--- Begin Items ---
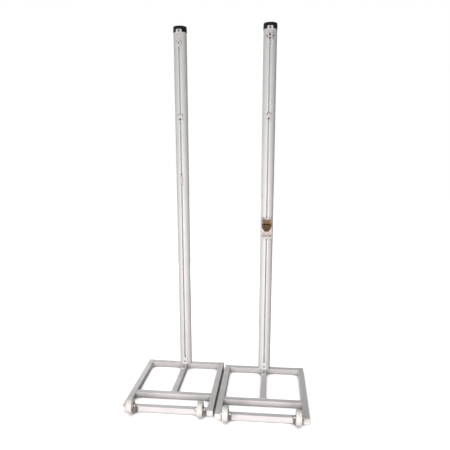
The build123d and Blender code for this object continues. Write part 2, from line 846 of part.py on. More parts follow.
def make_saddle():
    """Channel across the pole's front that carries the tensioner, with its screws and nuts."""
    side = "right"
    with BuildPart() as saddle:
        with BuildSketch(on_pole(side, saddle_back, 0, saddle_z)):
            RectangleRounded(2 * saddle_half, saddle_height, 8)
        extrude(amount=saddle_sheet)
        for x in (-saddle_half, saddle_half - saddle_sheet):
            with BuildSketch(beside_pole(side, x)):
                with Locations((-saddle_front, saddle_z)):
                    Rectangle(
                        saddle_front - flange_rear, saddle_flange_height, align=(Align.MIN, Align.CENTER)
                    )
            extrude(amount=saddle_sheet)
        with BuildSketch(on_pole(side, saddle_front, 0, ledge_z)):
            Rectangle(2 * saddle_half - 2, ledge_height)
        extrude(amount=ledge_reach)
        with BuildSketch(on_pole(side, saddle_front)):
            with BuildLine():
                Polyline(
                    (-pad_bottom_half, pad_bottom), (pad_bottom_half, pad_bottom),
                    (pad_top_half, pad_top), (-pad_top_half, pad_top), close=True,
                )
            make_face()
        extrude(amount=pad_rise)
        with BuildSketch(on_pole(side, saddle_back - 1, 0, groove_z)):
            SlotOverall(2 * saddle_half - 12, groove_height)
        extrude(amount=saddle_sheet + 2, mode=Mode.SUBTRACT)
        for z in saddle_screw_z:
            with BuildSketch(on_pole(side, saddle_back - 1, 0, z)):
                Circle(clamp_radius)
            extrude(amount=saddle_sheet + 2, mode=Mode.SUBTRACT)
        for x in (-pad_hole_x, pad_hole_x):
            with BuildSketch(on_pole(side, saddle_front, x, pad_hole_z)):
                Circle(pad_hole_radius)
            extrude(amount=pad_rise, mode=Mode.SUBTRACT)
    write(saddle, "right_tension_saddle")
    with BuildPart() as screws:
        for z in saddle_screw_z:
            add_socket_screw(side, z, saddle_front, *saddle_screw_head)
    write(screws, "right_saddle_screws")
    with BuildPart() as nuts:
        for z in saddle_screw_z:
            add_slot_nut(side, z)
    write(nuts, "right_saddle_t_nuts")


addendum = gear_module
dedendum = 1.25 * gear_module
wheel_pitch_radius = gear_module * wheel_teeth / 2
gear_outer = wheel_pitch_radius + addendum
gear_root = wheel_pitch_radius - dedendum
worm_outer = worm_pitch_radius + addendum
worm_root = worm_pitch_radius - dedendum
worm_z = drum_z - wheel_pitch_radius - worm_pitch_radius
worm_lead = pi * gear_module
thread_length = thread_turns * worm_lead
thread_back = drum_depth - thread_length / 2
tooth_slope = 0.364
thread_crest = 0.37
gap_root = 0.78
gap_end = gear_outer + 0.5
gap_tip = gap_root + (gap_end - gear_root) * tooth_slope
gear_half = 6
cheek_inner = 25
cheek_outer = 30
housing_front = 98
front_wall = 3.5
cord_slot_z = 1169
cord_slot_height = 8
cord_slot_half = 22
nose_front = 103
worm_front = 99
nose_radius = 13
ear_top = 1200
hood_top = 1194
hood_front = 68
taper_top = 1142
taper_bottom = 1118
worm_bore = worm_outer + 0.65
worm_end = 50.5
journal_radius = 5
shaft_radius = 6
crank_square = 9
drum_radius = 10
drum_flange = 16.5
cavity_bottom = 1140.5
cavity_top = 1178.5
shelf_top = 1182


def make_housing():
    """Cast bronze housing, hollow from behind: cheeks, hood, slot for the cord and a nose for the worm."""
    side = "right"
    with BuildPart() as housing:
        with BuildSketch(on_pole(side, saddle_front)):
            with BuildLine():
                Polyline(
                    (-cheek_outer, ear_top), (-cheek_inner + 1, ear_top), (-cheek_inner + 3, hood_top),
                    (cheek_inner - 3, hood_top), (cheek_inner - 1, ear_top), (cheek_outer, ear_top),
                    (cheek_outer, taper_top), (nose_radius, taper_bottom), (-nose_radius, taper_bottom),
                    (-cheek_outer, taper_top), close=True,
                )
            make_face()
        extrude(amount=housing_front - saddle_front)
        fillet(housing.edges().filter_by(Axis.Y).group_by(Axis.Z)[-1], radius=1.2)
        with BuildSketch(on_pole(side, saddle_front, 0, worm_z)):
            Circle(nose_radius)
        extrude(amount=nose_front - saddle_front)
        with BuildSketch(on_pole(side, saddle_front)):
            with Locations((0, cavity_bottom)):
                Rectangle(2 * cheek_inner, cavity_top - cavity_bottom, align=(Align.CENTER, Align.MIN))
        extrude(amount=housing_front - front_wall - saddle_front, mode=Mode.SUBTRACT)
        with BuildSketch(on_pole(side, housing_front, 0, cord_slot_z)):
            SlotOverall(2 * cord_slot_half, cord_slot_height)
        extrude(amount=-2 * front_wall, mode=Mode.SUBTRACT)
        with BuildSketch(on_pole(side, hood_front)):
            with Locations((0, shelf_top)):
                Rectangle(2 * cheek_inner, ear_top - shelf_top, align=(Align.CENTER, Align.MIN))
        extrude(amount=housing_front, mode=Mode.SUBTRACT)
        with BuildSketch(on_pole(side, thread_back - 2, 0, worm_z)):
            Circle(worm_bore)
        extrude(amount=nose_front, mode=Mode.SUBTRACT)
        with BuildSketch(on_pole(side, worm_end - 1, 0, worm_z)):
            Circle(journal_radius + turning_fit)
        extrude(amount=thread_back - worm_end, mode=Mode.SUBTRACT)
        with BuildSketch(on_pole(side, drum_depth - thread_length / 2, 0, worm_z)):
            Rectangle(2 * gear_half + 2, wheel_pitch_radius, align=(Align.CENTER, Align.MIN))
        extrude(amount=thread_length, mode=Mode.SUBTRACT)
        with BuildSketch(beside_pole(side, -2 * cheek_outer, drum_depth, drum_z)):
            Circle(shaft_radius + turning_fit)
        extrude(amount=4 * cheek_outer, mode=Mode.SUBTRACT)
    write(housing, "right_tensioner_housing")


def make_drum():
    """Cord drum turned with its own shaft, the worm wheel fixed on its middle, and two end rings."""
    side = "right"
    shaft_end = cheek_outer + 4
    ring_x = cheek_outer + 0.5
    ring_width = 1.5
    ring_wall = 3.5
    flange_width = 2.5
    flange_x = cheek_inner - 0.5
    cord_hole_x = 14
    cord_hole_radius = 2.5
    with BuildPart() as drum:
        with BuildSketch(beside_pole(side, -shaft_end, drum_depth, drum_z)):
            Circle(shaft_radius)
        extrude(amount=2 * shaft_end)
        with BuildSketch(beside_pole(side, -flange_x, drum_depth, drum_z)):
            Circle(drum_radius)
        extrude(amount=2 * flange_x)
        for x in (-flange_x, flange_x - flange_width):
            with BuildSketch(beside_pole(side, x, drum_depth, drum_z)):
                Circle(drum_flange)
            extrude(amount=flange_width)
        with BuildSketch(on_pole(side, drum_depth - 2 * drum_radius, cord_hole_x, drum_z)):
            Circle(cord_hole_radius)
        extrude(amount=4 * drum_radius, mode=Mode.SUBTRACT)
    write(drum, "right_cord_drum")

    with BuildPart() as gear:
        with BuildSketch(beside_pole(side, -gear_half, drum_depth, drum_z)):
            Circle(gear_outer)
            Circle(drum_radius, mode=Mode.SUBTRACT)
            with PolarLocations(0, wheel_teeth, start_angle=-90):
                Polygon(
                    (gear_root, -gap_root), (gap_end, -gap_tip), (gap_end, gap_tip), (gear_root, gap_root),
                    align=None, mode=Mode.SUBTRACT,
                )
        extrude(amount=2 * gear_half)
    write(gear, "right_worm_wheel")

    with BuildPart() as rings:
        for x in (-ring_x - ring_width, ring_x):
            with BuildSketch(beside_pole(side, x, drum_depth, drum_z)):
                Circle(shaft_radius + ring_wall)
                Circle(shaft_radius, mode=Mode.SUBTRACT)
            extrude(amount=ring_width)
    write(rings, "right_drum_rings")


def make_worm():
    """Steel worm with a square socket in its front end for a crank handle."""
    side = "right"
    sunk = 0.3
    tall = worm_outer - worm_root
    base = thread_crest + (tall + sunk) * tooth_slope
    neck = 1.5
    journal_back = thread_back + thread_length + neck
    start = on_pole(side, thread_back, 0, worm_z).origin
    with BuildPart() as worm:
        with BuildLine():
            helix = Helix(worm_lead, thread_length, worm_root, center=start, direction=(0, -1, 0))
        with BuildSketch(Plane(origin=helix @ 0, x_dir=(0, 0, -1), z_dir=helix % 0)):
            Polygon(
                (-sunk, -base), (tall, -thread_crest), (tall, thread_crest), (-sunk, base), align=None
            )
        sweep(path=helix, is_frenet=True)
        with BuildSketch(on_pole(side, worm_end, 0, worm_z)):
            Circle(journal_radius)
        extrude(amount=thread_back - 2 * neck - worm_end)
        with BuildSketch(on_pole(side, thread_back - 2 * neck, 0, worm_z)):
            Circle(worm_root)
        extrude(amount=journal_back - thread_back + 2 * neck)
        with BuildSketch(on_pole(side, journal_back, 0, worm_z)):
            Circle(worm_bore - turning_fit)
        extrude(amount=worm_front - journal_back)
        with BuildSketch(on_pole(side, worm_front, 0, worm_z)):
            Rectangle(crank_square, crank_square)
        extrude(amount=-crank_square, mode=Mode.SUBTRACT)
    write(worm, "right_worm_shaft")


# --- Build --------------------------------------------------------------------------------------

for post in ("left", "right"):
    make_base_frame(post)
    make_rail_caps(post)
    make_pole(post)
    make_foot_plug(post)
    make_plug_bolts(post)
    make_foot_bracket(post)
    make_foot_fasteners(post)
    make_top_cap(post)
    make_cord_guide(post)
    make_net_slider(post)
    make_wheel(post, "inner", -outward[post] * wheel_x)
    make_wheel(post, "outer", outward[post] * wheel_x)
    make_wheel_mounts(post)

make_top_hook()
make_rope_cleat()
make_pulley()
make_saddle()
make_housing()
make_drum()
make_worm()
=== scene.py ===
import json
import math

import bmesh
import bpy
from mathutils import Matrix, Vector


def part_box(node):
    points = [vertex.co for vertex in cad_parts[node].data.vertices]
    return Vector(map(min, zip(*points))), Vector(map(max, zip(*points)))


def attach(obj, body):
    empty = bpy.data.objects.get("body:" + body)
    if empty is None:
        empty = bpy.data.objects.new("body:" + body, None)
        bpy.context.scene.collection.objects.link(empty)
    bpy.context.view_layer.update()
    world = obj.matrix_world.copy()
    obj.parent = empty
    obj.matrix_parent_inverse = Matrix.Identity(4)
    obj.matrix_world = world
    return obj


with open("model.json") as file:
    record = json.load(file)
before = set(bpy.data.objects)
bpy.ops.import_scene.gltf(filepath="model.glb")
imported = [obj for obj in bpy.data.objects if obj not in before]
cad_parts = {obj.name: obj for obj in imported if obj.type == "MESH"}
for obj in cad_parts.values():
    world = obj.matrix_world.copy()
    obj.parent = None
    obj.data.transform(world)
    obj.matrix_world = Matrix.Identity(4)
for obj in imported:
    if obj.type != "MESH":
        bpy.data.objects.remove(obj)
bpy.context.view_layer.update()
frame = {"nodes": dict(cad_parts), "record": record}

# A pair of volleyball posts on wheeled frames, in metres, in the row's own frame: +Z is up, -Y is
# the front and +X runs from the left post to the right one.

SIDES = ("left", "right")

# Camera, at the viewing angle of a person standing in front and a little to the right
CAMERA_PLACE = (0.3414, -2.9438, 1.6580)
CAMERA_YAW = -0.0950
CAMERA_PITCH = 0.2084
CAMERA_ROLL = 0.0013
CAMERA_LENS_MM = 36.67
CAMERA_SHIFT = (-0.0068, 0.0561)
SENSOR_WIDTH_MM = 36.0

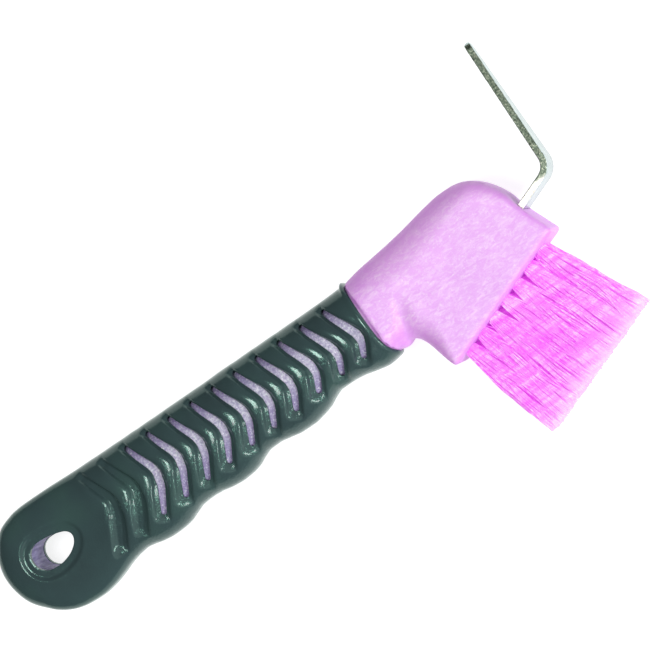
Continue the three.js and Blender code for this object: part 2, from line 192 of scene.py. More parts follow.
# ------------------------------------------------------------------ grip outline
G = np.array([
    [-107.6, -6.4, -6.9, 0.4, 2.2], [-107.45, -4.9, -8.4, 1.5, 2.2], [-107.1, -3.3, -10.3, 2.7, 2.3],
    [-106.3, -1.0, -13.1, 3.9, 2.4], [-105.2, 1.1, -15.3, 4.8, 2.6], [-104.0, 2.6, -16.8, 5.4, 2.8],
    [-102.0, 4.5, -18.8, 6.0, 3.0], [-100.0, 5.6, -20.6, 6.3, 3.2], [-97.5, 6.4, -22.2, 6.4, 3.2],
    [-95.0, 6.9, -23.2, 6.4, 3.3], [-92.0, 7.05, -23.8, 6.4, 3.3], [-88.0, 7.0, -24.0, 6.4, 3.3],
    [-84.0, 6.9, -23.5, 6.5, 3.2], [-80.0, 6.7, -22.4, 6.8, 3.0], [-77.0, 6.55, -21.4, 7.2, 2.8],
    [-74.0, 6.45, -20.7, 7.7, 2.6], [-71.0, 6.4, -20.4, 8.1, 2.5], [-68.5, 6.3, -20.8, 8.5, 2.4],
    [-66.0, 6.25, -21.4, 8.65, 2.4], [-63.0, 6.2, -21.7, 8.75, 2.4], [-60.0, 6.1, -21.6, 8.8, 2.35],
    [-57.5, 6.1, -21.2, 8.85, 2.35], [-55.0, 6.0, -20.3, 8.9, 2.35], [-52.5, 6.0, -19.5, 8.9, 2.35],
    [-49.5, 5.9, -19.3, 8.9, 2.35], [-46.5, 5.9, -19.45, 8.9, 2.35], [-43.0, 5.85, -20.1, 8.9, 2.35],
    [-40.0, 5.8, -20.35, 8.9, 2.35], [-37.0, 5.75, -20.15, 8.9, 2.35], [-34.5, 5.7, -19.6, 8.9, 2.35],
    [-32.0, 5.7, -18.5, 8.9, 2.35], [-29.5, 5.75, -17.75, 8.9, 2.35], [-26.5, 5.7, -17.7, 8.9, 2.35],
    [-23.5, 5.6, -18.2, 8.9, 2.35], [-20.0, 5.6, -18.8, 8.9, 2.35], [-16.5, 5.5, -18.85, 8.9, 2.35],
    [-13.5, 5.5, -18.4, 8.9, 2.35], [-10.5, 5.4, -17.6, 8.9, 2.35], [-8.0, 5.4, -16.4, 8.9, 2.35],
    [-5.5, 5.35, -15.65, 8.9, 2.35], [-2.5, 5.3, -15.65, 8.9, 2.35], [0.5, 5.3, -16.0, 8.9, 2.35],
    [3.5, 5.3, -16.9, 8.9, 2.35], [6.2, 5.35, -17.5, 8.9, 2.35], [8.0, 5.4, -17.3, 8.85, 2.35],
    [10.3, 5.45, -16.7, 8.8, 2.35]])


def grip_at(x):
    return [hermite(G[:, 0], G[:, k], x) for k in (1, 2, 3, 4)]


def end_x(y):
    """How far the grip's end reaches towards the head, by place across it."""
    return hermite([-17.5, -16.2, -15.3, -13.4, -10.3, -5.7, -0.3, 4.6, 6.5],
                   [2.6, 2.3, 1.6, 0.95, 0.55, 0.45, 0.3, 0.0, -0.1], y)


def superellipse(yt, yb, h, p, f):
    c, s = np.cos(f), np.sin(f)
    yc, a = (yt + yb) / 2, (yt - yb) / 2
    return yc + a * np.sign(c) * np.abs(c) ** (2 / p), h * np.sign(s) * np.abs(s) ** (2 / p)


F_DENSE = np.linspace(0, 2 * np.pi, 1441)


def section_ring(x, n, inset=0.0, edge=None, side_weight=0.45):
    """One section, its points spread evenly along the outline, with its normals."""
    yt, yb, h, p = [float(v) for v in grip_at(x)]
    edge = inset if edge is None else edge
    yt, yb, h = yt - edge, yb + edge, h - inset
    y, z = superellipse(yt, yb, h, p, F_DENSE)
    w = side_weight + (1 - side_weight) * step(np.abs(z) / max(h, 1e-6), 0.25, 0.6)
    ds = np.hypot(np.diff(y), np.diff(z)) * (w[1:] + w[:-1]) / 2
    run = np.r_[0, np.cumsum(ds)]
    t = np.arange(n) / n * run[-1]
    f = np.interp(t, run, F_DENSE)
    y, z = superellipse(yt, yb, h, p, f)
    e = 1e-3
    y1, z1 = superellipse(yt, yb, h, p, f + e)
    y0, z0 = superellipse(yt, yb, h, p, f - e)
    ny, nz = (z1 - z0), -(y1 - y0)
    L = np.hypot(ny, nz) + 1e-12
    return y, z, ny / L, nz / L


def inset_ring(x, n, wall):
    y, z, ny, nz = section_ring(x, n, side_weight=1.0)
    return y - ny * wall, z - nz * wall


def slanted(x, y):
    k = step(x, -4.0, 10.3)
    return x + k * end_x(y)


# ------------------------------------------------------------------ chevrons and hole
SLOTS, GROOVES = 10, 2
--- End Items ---
Retype precisely, and only, the span of lines that opens at the line containing "for post in" and closes at the line containing "record = json.load(file)", both inclusive.

for post in ("left", "right"):
    make_base_frame(post)
    make_rail_caps(post)
    make_pole(post)
    make_foot_plug(post)
    make_plug_bolts(post)
    make_foot_bracket(post)
    make_foot_fasteners(post)
    make_top_cap(post)
    make_cord_guide(post)
    make_net_slider(post)
    make_wheel(post, "inner", -outward[post] * wheel_x)
    make_wheel(post, "outer", outward[post] * wheel_x)
    make_wheel_mounts(post)

make_top_hook()
make_rope_cleat()
make_pulley()
make_saddle()
make_housing()
make_drum()
make_worm()
=== scene.py ===
import json
import math

import bmesh
import bpy
from mathutils import Matrix, Vector


def part_box(node):
    points = [vertex.co for vertex in cad_parts[node].data.vertices]
    return Vector(map(min, zip(*points))), Vector(map(max, zip(*points)))


def attach(obj, body):
    empty = bpy.data.objects.get("body:" + body)
    if empty is None:
        empty = bpy.data.objects.new("body:" + body, None)
        bpy.context.scene.collection.objects.link(empty)
    bpy.context.view_layer.update()
    world = obj.matrix_world.copy()
    obj.parent = empty
    obj.matrix_parent_inverse = Matrix.Identity(4)
    obj.matrix_world = world
    return obj


with open("model.json") as file:
    record = json.load(file)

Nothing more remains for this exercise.